**SUPPLIED MATERIAL:**
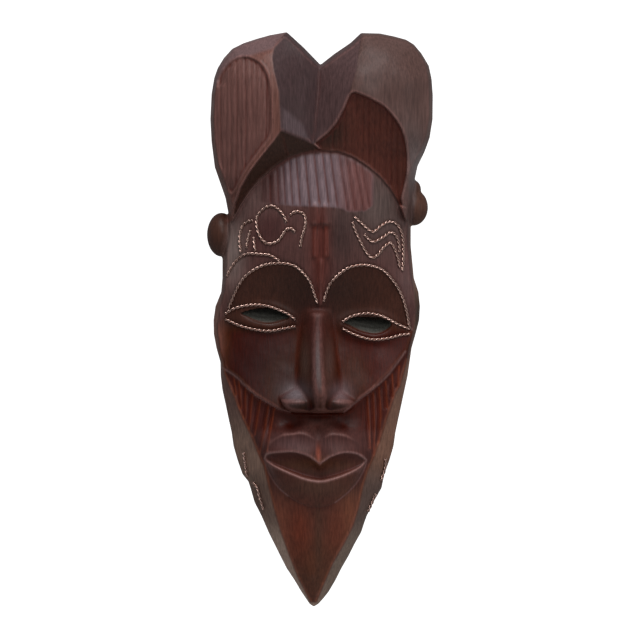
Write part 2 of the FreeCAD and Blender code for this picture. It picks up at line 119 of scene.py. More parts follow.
def soft_max(a, b, width):
    """The larger of two fields, with their meeting rounded over width."""
    h = np.clip(0.5 + 0.5 * (a - b) / width, 0, 1)
    return mix(b, a, h) + width * h * (1 - h)


def soft_min(a, b, width):
    return -soft_max(-a, -b, width)


def stretched_sheet(points):
    """A thin plate bent through (x, z, depth) points."""
    p = np.array(points, float)

    def bend(r2):
        return r2 * np.log(r2 + 1e-9)

    gaps = ((p[:, None, :2] - p[None, :, :2]) ** 2).sum(2)
    n = len(p)
    system = np.zeros((n + 3, n + 3))
    system[:n, :n] = bend(gaps) + 2.0 * np.eye(n)
    system[:n, n] = 1
    system[:n, n + 1 :] = p[:, :2]
    system[n:, :n] = system[:n, n:].T
    weights = np.linalg.solve(system, np.append(p[:, 2], [0, 0, 0]))
    sheet = weights[n] + weights[n + 1] * X + weights[n + 2] * Z
    for (x, z, _), weight in zip(p, weights):
        sheet += weight * bend((X - x) ** 2 + (Z - z) ** 2)
    return sheet


def strip(first, second, bow=1.0):
    """A ruled surface between two routes of (x, z, depth). A bow under 1 makes it swell."""
    gap_a, depth_a = nearest(first)
    gap_b, depth_b = nearest(second)
    return mix(depth_a, depth_b, (gap_a / (gap_a + gap_b + 1e-6)) ** bow)


def sample(field, x, z):
    """A field's value between grid points."""
    i = np.clip((np.asarray(x) - X[0, 0]) / STEP, 0, X.shape[0] - 1.001)
    j = np.clip((np.asarray(z) - Z[0, 0]) / STEP, 0, X.shape[1] - 1.001)
    i0, j0 = i.astype(int), j.astype(int)
    u, v = i - i0, j - j0
    low = mix(field[i0, j0], field[i0 + 1, j0], u)
    high = mix(field[i0, j0 + 1], field[i0 + 1, j0 + 1], u)
    return mix(low, high, v)


def on(field, route, rise=0.0):
    """A route given the depth of a field, plus a rise."""
    route = np.array(route, float)[:, :2]
    return np.column_stack([route, sample(field, route[:, 0], route[:, 1]) + rise])


def blur(field, radius):
    """A Gaussian blur over radius millimetres."""
    reach = max(1, round(3 * radius / STEP))
    kernel = np.exp(-0.5 * (np.arange(-reach, reach + 1) * STEP / radius) ** 2)
    kernel /= kernel.sum()
    for axis in (0, 1):
        pad = [(reach, reach) if n == axis else (0, 0) for n in (0, 1)]
        wide = np.pad(field, pad, mode="edge")
        length = field.shape[axis]
        field = sum(k * np.take(wide, range(n, n + length), axis=axis) for n, k in enumerate(kernel))
    return field


def steepness(field):
    across, up = np.gradient(field, STEP)
    return np.sqrt(1 + across**2 + up**2)


def groove(field, route, width, depth):
    """Cuts a round groove along a route."""
    gap = nearest(route)[0]
    return field - depth * np.exp(-((gap / width) ** 2))


# ------------------------------------------------------------------------------------------- outlines

LEFT_TOP = [
    (-22.6, 215.3), (-35.3, 213), (-46, 210), (-55, 207), (-63.5, 202.8), (-69.7, 196), (-74.4, 188.4),
]
LEFT_SIDE = [
    (-77, 181), (-79, 169), (-79.9, 150), (-79, 133), (-76.6, 114), (-72.4, 102), (-68.6, 91), (-66.5, 80),
    (-67.5, 62), (-70.9, 48), (-70.9, 31), (-71.8, 20.6), (-76.1, 10), (-77.6, -0.4), (-77.4, -10.9),
    (-75.4, -21.4), (-72.4, -32), (-72.2, -42.4), (-70.9, -53), (-68.6, -63.4), (-66.4, -74), (-64.1, -84.4),
    (-62.6, -95), (-59.6, -105.4), (-55.9, -116), (-51.5, -121.5), (-49.9, -126.4), (-46.9, -137),
    (-41.6, -147.4), (-36.4, -159.4), (-31.9, -168.4), (-27.4, -177.4), (-22.9, -186.4), (-16.9, -195.4),
    (-11.6, -204.4), (-5.6, -213.2),
]
RIGHT_SIDE = [
    (1.1, -213.2), (5, -208.9), (8.6, -204.4), (13.9, -195.4), (18.4, -186.4), (23.6, -177.4),
    (28.1, -168.4), (33.2, -159.4), (35.6, -152), (37.3, -147.4), (42.4, -137), (45.8, -131), (48.4, -126.4),
    (50.6, -116), (54.4, -105.4), (57.4, -95), (58.9, -84.4), (61.1, -74), (63.4, -63.4), (65.6, -53),
    (67.9, -42.4), (69.4, -32), (70.9, -21.4), (73.9, -10.9), (76.6, -0.4), (77.2, 10), (76.1, 20.6),
    (72.6, 31), (71.6, 41.6), (70.3, 55), (70.3, 70), (72, 88), (72.6, 102), (75.4, 115), (80.6, 125.6),
    (84.4, 136), (86.6, 150), (86.8, 168), (85.9, 180),
]
RIGHT_TOP = [(83.8, 190), (78.4, 199.1), (72.6, 206), (66.8, 209.6), (58, 212), (47, 214.3), (33, 214.6)]
NOTCH = [(24.8, 207), (13, 199), (2.6, 190.8), (-10.4, 204.2)]
CHIN_TIP = (-2.4, -215.3)
OUTLINE = LEFT_TOP + LEFT_SIDE + [CHIN_TIP] + RIGHT_SIDE + RIGHT_TOP + NOTCH

# The front of the face ends in this edge; outside it the sides slope back.
FACE_EDGE_LEFT = [
    (-64, 84), (-66.5, 62), (-67.5, 42), (-69.5, 22), (-74.2, -4), (-72.4, -24), (-69, -39), (-65.6, -48),
    (-61.5, -57), (-57.5, -68), (-53.5, -77), (-49, -86), (-44, -98), (-39, -109), (-35.8, -123),
    (-31.5, -140), (-26.2, -158), (-20, -176), (-13.5, -193), (-4.5, -211),
]
FACE_EDGE_RIGHT = [
    (-1, -211), (5, -196), (11, -182), (19.5, -167), (26, -154), (30.4, -140), (33.4, -125), (37.2, -113),
    (42, -102.5), (46, -91.5), (53, -70), (58, -55), (61.4, -50), (63.7, -42), (67, -30), (71, -12),
    (73.2, 6), (71.6, 24), (69.4, 42), (68.6, 60), (69, 88),
]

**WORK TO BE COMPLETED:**
Exactly as they stand, set down the lines from the top of the data through the line with "return mix(depth_a, depth_b, (gap_a".

**OUTPUT BELOW:**
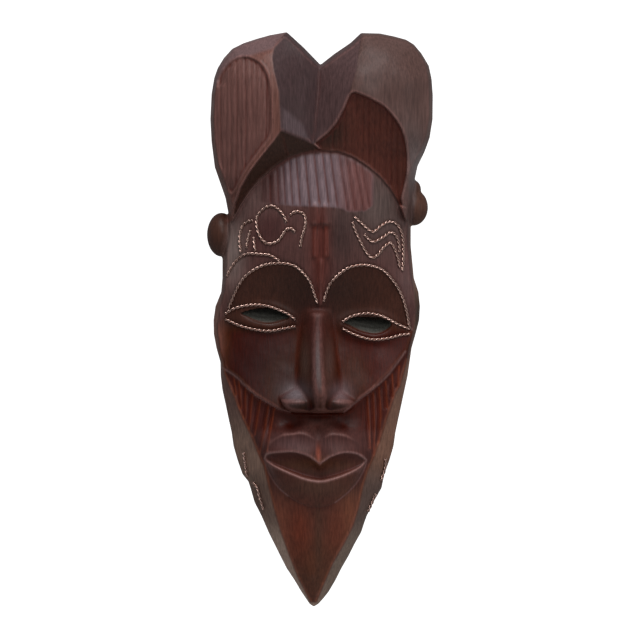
Write part 2 of the FreeCAD and Blender code for this picture. It picks up at line 119 of scene.py. More parts follow.
def soft_max(a, b, width):
    """The larger of two fields, with their meeting rounded over width."""
    h = np.clip(0.5 + 0.5 * (a - b) / width, 0, 1)
    return mix(b, a, h) + width * h * (1 - h)


def soft_min(a, b, width):
    return -soft_max(-a, -b, width)


def stretched_sheet(points):
    """A thin plate bent through (x, z, depth) points."""
    p = np.array(points, float)

    def bend(r2):
        return r2 * np.log(r2 + 1e-9)

    gaps = ((p[:, None, :2] - p[None, :, :2]) ** 2).sum(2)
    n = len(p)
    system = np.zeros((n + 3, n + 3))
    system[:n, :n] = bend(gaps) + 2.0 * np.eye(n)
    system[:n, n] = 1
    system[:n, n + 1 :] = p[:, :2]
    system[n:, :n] = system[:n, n:].T
    weights = np.linalg.solve(system, np.append(p[:, 2], [0, 0, 0]))
    sheet = weights[n] + weights[n + 1] * X + weights[n + 2] * Z
    for (x, z, _), weight in zip(p, weights):
        sheet += weight * bend((X - x) ** 2 + (Z - z) ** 2)
    return sheet


def strip(first, second, bow=1.0):
    """A ruled surface between two routes of (x, z, depth). A bow under 1 makes it swell."""
    gap_a, depth_a = nearest(first)
    gap_b, depth_b = nearest(second)
    return mix(depth_a, depth_b, (gap_a / (gap_a + gap_b + 1e-6)) ** bow)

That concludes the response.